» WHAT IS BEING ASKED: Filter this data down to the lines that hold "gltf", and copy them.

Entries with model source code
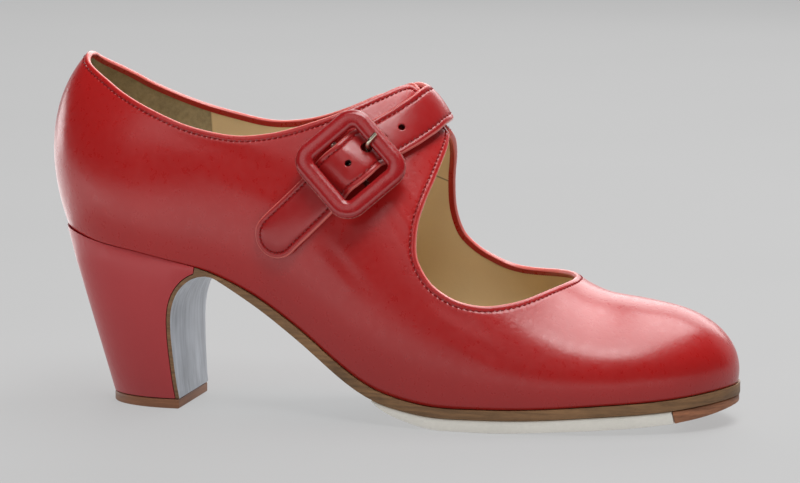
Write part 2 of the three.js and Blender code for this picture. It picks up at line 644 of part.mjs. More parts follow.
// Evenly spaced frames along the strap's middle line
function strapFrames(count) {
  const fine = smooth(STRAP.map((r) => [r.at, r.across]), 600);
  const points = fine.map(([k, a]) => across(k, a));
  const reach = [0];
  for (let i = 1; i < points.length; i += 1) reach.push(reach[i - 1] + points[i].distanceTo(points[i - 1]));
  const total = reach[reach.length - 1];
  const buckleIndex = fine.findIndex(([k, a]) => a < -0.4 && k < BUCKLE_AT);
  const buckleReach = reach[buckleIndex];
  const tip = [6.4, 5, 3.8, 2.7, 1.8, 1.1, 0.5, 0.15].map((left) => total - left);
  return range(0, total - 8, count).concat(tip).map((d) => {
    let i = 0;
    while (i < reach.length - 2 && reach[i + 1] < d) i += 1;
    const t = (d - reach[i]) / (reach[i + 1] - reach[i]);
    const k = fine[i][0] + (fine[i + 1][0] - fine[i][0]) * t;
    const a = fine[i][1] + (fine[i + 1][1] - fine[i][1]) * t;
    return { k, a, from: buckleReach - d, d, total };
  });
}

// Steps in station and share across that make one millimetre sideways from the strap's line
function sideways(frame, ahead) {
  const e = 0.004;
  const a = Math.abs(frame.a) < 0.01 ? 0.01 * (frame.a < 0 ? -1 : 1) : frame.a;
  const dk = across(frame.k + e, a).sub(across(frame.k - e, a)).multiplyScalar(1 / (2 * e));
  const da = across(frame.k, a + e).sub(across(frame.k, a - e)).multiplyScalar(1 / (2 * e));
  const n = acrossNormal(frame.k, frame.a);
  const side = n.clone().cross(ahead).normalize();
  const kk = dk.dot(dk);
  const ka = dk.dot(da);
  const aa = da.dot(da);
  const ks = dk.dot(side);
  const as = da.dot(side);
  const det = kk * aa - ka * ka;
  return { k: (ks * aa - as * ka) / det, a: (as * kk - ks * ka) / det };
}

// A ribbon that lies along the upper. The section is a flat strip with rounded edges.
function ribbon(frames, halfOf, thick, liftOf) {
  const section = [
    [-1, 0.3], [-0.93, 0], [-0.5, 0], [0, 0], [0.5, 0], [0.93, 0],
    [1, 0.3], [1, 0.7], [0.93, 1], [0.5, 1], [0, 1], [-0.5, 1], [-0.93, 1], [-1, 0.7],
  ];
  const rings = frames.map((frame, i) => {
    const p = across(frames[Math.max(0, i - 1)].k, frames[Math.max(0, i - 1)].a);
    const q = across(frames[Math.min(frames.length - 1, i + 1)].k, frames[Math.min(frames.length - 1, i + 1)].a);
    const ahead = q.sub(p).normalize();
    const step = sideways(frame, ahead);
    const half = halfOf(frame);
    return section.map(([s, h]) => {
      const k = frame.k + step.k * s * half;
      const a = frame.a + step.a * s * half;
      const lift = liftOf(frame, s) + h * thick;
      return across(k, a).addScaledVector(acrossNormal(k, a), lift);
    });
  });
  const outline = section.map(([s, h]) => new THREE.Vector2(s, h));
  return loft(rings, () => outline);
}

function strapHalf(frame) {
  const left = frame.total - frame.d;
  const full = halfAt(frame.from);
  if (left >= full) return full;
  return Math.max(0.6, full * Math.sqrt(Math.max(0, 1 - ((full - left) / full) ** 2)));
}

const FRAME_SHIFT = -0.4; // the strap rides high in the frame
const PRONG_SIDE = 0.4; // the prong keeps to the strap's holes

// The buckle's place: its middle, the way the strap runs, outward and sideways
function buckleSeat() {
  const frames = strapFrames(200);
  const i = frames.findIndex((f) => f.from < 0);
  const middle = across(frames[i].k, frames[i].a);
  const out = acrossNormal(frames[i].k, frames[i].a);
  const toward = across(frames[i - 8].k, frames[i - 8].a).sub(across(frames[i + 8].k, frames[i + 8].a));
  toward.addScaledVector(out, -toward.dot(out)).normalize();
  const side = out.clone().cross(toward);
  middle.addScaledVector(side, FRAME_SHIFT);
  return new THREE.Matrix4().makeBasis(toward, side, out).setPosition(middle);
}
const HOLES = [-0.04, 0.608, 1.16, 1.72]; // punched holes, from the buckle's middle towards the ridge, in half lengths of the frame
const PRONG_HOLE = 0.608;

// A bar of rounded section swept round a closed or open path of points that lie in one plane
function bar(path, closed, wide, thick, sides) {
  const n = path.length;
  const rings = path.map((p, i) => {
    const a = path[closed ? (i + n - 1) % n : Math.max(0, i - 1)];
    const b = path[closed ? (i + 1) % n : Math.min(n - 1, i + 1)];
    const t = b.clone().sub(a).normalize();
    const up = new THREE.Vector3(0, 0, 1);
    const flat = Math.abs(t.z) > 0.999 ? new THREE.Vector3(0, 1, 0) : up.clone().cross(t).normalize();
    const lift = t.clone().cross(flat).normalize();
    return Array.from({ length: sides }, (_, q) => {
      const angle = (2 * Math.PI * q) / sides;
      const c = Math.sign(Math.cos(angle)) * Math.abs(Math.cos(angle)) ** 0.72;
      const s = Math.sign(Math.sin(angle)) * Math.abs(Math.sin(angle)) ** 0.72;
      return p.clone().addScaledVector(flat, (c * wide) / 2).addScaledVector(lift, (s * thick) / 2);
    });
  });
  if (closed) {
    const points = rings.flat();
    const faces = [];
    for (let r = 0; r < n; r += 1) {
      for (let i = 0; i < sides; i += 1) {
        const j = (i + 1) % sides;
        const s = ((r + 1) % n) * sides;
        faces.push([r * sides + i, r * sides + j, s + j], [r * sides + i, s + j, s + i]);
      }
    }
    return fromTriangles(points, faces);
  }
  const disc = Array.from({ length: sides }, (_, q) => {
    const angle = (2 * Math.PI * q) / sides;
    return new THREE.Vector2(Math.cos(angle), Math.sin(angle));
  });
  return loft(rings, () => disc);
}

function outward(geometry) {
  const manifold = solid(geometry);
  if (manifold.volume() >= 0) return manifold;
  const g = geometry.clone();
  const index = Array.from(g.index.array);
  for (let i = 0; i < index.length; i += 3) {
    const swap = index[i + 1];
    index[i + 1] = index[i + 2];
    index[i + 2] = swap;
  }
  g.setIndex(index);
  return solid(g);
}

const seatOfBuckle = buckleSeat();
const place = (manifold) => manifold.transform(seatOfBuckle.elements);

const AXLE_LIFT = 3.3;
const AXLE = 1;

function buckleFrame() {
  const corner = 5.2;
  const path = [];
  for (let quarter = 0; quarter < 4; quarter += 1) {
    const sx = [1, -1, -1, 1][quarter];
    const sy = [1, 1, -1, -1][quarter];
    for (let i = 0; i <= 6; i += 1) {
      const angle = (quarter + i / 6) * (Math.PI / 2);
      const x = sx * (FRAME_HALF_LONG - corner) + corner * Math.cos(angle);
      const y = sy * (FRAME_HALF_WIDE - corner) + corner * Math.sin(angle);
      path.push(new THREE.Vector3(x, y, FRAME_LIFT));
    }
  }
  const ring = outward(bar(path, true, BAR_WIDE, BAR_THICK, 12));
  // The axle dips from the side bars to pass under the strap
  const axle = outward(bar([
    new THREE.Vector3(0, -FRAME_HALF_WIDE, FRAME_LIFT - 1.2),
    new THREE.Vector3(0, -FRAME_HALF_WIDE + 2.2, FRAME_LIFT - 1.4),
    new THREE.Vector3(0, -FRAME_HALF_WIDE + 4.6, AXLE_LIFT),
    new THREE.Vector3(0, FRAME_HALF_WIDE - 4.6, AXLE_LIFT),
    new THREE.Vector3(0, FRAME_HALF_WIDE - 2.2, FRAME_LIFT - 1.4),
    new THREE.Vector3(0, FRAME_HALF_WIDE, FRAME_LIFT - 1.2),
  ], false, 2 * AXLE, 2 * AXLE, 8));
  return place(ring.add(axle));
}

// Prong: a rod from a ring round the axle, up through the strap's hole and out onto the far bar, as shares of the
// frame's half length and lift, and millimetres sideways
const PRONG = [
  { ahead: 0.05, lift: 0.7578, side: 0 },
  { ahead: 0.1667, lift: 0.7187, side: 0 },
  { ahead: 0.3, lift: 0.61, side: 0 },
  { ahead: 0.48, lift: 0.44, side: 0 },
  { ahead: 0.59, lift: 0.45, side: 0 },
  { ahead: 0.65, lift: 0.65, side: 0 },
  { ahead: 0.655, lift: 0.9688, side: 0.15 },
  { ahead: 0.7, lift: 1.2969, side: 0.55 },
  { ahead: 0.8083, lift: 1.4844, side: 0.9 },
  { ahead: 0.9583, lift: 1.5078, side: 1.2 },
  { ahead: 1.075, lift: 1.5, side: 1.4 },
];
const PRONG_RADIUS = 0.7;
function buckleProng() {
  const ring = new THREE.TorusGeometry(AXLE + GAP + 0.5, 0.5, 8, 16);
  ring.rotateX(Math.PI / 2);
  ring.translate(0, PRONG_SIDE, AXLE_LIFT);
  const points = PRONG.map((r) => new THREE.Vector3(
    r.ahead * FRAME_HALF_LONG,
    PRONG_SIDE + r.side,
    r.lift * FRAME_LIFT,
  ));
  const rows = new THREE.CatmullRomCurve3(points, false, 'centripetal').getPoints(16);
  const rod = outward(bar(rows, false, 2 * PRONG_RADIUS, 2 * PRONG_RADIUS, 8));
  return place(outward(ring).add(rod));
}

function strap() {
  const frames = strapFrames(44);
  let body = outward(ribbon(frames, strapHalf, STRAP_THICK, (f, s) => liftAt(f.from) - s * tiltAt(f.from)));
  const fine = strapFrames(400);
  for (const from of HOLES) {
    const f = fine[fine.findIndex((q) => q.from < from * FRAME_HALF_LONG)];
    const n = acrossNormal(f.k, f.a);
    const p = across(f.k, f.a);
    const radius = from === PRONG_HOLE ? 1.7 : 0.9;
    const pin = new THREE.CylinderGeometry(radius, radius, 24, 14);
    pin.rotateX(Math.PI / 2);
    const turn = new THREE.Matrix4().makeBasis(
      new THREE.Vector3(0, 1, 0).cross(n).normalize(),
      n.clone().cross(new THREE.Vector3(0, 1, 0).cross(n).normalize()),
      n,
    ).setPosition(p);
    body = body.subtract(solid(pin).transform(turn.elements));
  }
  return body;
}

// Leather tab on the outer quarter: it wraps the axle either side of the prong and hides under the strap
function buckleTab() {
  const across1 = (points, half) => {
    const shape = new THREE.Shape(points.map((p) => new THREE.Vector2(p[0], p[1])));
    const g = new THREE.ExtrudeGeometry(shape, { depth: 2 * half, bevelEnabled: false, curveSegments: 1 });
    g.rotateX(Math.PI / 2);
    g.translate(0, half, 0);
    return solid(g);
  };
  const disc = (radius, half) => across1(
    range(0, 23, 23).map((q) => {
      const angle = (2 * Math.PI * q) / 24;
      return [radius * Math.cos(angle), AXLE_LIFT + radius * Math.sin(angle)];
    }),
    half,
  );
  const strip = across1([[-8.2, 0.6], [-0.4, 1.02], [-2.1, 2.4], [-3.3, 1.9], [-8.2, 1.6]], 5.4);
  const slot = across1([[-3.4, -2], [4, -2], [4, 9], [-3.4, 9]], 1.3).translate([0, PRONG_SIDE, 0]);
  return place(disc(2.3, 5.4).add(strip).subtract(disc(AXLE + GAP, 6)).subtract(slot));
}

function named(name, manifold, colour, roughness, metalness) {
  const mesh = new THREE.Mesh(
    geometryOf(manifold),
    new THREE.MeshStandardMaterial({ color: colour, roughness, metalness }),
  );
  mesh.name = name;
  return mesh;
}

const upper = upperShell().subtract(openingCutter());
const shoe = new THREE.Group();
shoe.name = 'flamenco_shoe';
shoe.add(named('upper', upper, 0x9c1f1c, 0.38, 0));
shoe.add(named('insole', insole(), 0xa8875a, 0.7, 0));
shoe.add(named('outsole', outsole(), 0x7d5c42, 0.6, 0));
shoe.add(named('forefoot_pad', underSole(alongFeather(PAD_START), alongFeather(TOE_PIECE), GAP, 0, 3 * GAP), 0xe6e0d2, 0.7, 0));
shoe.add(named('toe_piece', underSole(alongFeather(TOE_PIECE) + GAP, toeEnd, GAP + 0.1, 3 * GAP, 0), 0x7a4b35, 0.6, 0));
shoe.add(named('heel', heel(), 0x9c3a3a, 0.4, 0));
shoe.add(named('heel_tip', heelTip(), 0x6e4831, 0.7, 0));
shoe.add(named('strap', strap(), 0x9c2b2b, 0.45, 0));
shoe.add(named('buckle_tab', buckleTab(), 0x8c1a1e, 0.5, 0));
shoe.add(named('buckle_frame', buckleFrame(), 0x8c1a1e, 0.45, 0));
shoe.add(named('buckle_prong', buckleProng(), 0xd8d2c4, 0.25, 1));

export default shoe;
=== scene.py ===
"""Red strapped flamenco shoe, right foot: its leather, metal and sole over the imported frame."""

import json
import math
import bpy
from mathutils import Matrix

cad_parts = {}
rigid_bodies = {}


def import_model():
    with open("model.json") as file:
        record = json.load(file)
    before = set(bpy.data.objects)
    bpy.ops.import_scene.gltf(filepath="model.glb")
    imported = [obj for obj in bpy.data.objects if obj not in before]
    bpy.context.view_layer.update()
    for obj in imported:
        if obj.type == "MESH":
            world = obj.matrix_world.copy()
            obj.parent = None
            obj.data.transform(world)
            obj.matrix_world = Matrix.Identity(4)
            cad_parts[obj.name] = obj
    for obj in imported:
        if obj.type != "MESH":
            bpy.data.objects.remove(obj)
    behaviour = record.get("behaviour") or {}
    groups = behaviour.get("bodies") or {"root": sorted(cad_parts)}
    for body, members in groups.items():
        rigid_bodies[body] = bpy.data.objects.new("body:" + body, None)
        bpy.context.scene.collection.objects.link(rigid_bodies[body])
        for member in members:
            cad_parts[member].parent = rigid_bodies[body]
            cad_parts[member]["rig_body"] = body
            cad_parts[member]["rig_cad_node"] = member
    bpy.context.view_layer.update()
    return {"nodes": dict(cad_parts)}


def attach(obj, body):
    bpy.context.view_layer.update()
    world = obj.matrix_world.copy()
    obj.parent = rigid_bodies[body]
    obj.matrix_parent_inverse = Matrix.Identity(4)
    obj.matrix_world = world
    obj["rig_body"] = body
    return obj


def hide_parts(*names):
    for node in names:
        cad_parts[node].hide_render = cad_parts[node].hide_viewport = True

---

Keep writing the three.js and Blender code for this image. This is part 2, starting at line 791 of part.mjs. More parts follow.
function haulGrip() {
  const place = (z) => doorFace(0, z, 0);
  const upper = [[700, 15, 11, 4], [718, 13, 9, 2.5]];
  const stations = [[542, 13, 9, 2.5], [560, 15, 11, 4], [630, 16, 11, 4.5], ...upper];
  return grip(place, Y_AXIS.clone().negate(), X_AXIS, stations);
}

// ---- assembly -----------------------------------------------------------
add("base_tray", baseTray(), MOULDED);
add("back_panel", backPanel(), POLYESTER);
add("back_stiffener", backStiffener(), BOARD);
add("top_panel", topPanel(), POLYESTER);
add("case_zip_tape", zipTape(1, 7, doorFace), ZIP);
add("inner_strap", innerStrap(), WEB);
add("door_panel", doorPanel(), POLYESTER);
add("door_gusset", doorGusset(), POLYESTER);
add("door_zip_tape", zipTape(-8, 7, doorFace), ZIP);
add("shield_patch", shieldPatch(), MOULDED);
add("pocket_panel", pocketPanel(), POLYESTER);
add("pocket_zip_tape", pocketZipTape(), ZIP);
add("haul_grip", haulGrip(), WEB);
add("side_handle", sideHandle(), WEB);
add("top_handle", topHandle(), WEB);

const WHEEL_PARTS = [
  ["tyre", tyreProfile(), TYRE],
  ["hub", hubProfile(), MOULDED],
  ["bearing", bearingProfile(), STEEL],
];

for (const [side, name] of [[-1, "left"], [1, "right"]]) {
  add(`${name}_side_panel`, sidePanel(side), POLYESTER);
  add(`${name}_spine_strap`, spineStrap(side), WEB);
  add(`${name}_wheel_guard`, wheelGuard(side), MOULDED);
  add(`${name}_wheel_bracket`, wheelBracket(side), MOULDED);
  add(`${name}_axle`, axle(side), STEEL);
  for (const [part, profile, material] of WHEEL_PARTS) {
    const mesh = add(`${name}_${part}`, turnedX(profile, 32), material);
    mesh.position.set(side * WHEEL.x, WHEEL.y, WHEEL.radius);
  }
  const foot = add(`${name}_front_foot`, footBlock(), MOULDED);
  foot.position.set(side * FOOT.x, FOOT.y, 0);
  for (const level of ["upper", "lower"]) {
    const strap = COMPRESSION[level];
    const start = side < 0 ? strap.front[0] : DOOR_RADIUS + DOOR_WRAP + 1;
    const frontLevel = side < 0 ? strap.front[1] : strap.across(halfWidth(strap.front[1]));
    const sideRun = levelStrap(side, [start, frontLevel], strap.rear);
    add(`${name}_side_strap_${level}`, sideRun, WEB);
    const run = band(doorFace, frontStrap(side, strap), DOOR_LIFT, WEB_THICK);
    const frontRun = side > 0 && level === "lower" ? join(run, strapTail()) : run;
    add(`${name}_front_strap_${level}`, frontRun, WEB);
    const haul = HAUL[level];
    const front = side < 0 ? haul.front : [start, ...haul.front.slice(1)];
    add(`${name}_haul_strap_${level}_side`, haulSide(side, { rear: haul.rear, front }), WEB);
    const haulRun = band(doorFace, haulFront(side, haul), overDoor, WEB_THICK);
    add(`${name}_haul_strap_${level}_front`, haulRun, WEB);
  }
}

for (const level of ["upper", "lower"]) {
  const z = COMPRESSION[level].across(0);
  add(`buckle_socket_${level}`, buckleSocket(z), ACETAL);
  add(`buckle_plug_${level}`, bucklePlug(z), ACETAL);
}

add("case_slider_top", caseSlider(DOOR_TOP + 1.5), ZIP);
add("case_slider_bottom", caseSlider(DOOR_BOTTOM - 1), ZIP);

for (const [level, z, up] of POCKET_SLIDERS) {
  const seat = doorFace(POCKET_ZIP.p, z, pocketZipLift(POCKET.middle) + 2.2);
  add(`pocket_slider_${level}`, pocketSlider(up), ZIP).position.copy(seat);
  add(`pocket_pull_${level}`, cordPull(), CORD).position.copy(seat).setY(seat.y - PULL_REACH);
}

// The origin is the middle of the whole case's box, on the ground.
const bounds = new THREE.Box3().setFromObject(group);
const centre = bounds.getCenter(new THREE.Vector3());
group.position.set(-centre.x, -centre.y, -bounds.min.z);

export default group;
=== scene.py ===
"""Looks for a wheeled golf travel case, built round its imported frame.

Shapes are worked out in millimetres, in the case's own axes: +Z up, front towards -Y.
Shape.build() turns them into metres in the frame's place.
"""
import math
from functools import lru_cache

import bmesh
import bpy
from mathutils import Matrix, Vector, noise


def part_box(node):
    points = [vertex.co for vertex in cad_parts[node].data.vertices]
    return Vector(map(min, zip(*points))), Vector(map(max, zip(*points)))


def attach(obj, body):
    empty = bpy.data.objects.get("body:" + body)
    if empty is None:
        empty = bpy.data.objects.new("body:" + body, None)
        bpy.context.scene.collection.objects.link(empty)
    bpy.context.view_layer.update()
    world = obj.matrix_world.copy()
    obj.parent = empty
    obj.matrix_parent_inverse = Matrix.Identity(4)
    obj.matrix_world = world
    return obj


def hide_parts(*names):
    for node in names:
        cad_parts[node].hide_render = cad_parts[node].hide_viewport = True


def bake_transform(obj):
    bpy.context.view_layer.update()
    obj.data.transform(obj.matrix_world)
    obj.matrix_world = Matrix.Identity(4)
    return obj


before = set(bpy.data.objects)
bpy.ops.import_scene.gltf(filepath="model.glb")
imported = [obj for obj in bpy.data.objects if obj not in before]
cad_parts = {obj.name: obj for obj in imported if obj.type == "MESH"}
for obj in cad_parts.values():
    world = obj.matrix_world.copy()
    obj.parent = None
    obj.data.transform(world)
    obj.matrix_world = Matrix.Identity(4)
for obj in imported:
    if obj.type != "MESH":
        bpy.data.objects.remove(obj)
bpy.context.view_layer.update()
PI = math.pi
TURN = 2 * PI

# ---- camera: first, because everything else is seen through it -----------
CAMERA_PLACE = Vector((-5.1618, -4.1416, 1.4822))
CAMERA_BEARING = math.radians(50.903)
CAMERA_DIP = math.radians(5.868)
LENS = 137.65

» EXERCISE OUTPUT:
    bpy.ops.import_scene.gltf(filepath="model.glb")
bpy.ops.import_scene.gltf(filepath="model.glb")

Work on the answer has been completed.